Reflexões sobre os rumos do País, nos planos político, econômico e social.

Autor
Cristovam Buarque (PDT - Partido Democrático Trabalhista/DF)
Nome completo: Cristovam Ricardo Cavalcanti Buarque
Casa
Senado Federal
Tipo
Discurso
Resumo por assunto
POLITICA NACIONAL.:
  • Reflexões sobre os rumos do País, nos planos político, econômico e social.
Aparteantes
Eduardo Suplicy, Geraldo Mesquita Júnior.
Publicação
Publicação no DSF de 06/05/2009 - Página 14786
Assunto
Outros > POLITICA NACIONAL.
Indexação
  • CONCLAMAÇÃO, CONGRESSISTA, TRABALHO, LONGO PRAZO, CORREÇÃO, DIRETRIZ, FUTURO, PAIS, ESPECIFICAÇÃO, AMBITO, POLITICA, OCORRENCIA, PREJUIZO, DEMOCRACIA, DESEQUILIBRIO, PODERES CONSTITUCIONAIS, PERDA, RESPEITO, REGISTRO, NECESSIDADE, RECUPERAÇÃO, CONFIANÇA, PUNIÇÃO, IRREGULARIDADE, COMPROMISSO, ETICA.
  • NECESSIDADE, CORREÇÃO, LIMITAÇÃO, PROGRAMA, BOLSA FAMILIA, PARALISIA, DESENVOLVIMENTO SOCIAL, URGENCIA, TRANSFORMAÇÃO, SITUAÇÃO, EXCESSO, DESIGUALDADE SOCIAL, FALTA, FLEXIBILIDADE, DEFESA, IGUALDADE, ACESSO, QUALIDADE, SERVIÇOS PUBLICOS, QUESTIONAMENTO, NEGLIGENCIA, PROCESSO, DISTRIBUIÇÃO, MEIO AMBIENTE, ALTERAÇÃO, CLIMA, PLANETA TERRA, CONCLAMAÇÃO, MOBILIZAÇÃO, CONGRESSO NACIONAL.
  • NECESSIDADE, CORREÇÃO, MODELO, ECONOMIA, APROVEITAMENTO, GRAVIDADE, CRISE, REESTRUTURAÇÃO, DESENVOLVIMENTO ECONOMICO, ANALISE, PERDA, PRIORIDADE, EDUCAÇÃO, SAUDE, APREENSÃO, OMISSÃO, CLASSE POLITICA.
  • COBRANÇA, PROVIDENCIA, PUNIÇÃO, VICIO, ADMINISTRAÇÃO, SENADO, AMPLIAÇÃO, TRANSPARENCIA ADMINISTRATIVA.
  • QUALIDADE, SENADOR, DISTRITO FEDERAL (DF), ANUNCIO, DIVULGAÇÃO, UTILIZAÇÃO, PASSAGEM AEREA, VIAGEM, ORADOR, TERRITORIO NACIONAL, PROPOSIÇÃO, INTERESSE NACIONAL.
  • QUESTIONAMENTO, PROPOSTA, FERNANDO COLLOR, SENADOR, RENOVAÇÃO, MANDATO, PRESIDENTE DA REPUBLICA, COMPROVAÇÃO, DESEQUILIBRIO, PODERES CONSTITUCIONAIS.

  SENADO FEDERAL SF -

SECRETARIA-GERAL DA MESA

SUBSECRETARIA DE TAQUIGRAFIA 


O SR. CRISTOVAM BUARQUE (PDT - DF. Pronuncia o seguinte discurso. Sem revisão do orador.) - Sr. Presidente, em primeiro lugar, agradeço ao Senador Gilvam Borges pela cessão.

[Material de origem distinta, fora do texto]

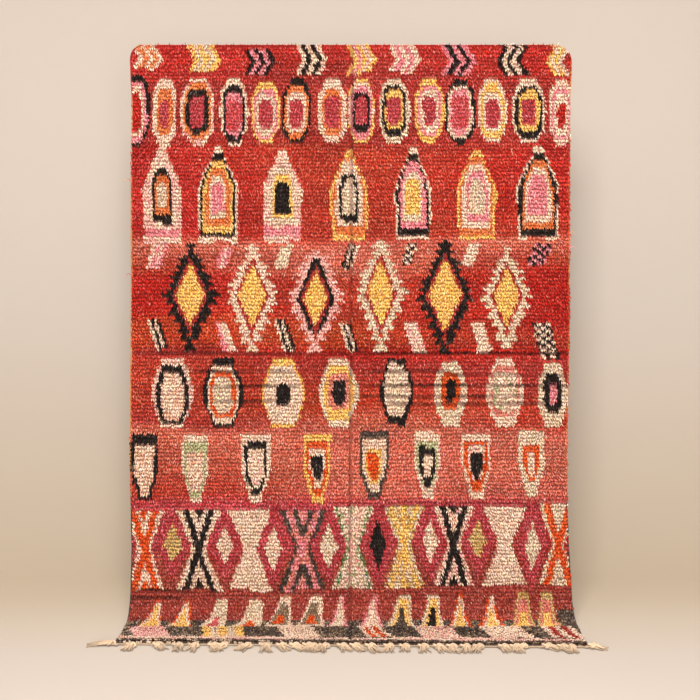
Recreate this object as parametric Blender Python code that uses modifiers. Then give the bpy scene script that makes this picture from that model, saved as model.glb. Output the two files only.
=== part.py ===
"""A hand-knotted pile rug, hung by its top edge, with its lower end lying forward on the floor.

Metres, +Z up. The origin is the middle of the top edge, on the back of the cloth. The pile
faces -Y. The floor is at -HANG_HEIGHT, and the knotted warp fringe lies on it.
"""

import math

import bmesh
import bpy
from mathutils import Vector

# Driving dimensions
HANG_HEIGHT = 2.260         # top edge to floor
CLOTH_THICKNESS = 0.014     # woven ground and pile together
TOE_RADIUS = 0.120          # bend from hanging to lying, on the back of the cloth
REACH_LEFT = 0.292          # front end of the cloth from the hanging plane, at the left edge
REACH_RIGHT = 0.352         # the same at the right edge, because the cloth is cut askew
GAP = 0.0004                # between a piece and its neighbour

# Where the side edges lie, down the length of the cloth: the weaver drew the sides in
# above the middle and let them out again towards the fringe. The first rows round the top corners.
EDGE_ROWS = (
    # down, left, right
    (0.000, -0.822, 0.806),
    (0.008, -0.838, 0.828),
    (0.020, -0.850, 0.846),
    (0.036, -0.858, 0.857),
    (0.055, -0.860, 0.862),
    (0.120, -0.857, 0.862),
    (0.200, -0.853, 0.855),
    (0.760, -0.853, 0.853),
    (1.200, -0.856, 0.850),
    (1.580, -0.858, 0.842),
    (1.780, -0.854, 0.844),
    (1.960, -0.850, 0.850),
    (2.120, -0.857, 0.860),
    (2.260, -0.861, 0.868),
    (2.540, -0.857, 0.858),
)
EDGE_COLUMN_NAMES = {"down": 0, "left": 1, "right": 2}

# Creases from storage: the rug was folded once lengthwise and twice across.
CENTRE_CREASE_DEPTH = 0.006
CENTRE_CREASE_WIDTH = 0.035
CROSS_CREASES = (
    # down, depth, half width
    (1.205, 0.005, 0.030),
    (1.335, 0.003, 0.022),
    (2.110, 0.004, 0.026),
)

# Broad waves of the hanging cloth, out from the hanging plane
WAVES = (
    # height, waves across, waves down, phase
    (0.0045, 1.5, 0.8, 0.4),
    (0.0030, 2.6, 1.7, 2.1),
    (0.0020, 0.6, 3.4, 1.2),
)
WAVE_ROOM = 0.0095          # the waves' own mean distance in front of the hanging plane
WAVE_START = 0.10           # the cloth is flat against its support down to here
WAVE_FULL = 0.35            # the waves have their full height from here
FOOT_LIFT = 0.009           # the stiff cloth stands off the floor just past the bend
FOOT_LIFT_END = 0.085       # and lies flat again this far past the bend

# Mesh stations
COLUMNS_EACH_SIDE = 12
CREASE_COLUMNS = (0.016, 0.042)
HANGING_STEP = 0.085
TOE_STEPS = 7
FOOT_LIFT_STEPS = 4
FOOT_STEPS = 3

# Side selvedge: warps overcast with yarn, a cord along each side
SELVEDGE_RADIUS = 0.0038
SELVEDGE_START = 0.058

# Fringe: a woven heading bar, and warps tied in overhand knots with loose tails
HEADING_HEIGHT = 0.007
HEADING_DEPTH = 0.009
NECK_WIDTH = 0.015
NECK_LENGTH = 0.018
KNOT_WIDTH = 0.027
KNOT_HEIGHT = 0.021
KNOT_LENGTH = 0.024
STRANDS_ACROSS = 3
TASSEL_SECTIONS = (
    # forward, width, height, share of the width that the corners keep
    (NECK_LENGTH, NECK_WIDTH * 0.85, HEADING_HEIGHT, 1.0),
    (KNOT_LENGTH * 0.30, KNOT_WIDTH * 0.88, KNOT_HEIGHT * 0.86, 0.66),
    (KNOT_LENGTH * 0.40, KNOT_WIDTH, KNOT_HEIGHT, 0.62),
    (KNOT_LENGTH * 0.30, KNOT_WIDTH * 0.84, KNOT_HEIGHT * 0.76, 0.80),
)
TAIL_LENGTH = 0.034
TAIL_SPREAD = 0.007
TIP_SHARE = 0.62            # a tail's tip, as a share of its root
UPPER_TAIL_SHARE = 0.62     # an upper strand's length, as a share of a lower one's
UPPER_TIP_HEIGHT = 0.0062   # an upper strand comes down onto the lower ones
LEAN_SHARE = 0.25           # sideways lean of a knot for each unit of its way forward
TAIL_UNEVENNESS = 0.12      # how much the strands of a tail differ in length
TAIL_LEAN = 0.012           # sideways lean of a tail's tip
STRAND_PARTING = 0.0009     # inset that parts the strands at their roots

# Places of the knots along the end, as shares of its width from the left corner, with the
# sideways lean of each tail. The end knots fan out past the corners.
KNOTS = (
    # place, lean, length share
    (0.010, -2.60, 1.90), (0.044, -0.30, 0.90), (0.086, 0.60, 0.85), (0.133, 0.10, 1.00),
    (0.174, -0.10, 1.05), (0.205, 0.10, 1.10), (0.237, 0.20, 0.95), (0.290, -0.20, 1.00),
    (0.320, -0.10, 1.10), (0.346, 0.10, 0.90), (0.371, 0.10, 1.00), (0.397, 0.20, 1.15),
    (0.424, 0.20, 0.90), (0.450, 0.20, 1.05), (0.475, 0.20, 0.95), (0.499, 0.30, 1.10),
    (0.534, 0.40, 1.15), (0.582, -0.10, 1.00), (0.612, 0.10, 0.90), (0.650, 0.20, 1.00),
    (0.676, 0.30, 1.10), (0.710, -0.20, 1.00), (0.741, 0.10, 1.05), (0.773, 0.20, 1.10),
    (0.812, -0.10, 0.95), (0.838, 0.00, 1.05), (0.870, 0.10, 1.00), (0.896, 0.20, 0.95),
    (0.931, 0.00, 1.05), (0.956, 0.20, 0.90), (0.990, 2.10, 1.35),
)


def clear_scene():
    """Removes whatever objects the file holds."""
    for found in list(bpy.data.objects):
        bpy.data.objects.remove(found, do_unlink=True)


def make_material(name, colour, roughness):
    """A Principled material for wool or cotton yarn."""
    material = bpy.data.materials.new(name)
    material.use_nodes = True
    shader = material.node_tree.nodes["Principled BSDF"]
    shader.inputs["Base Color"].default_value = (*colour, 1.0)
    shader.inputs["Roughness"].default_value = roughness
    shader.inputs["Metallic"].default_value = 0.0
    material.diffuse_color = (*colour, 1.0)
    return material


def smooth(value, low, high):
    """0 below low, 1 above high, easing in between."""
    share = min(1.0, max(0.0, (value - low) / (high - low)))
    return share * share * (3.0 - 2.0 * share)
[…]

Srªs e Srs. Senadores, Senadora Fátima Cleide, nós temos estado tão voltados para essas denúncias relacionadas à Câmara e ao Senado que são publicadas dia após dia, dia e noite, que nós estamos perdendo a perspectiva do nosso papel de dirigentes deste País. Nós estamos deixando de perceber que nós não estamos em um rumo bom.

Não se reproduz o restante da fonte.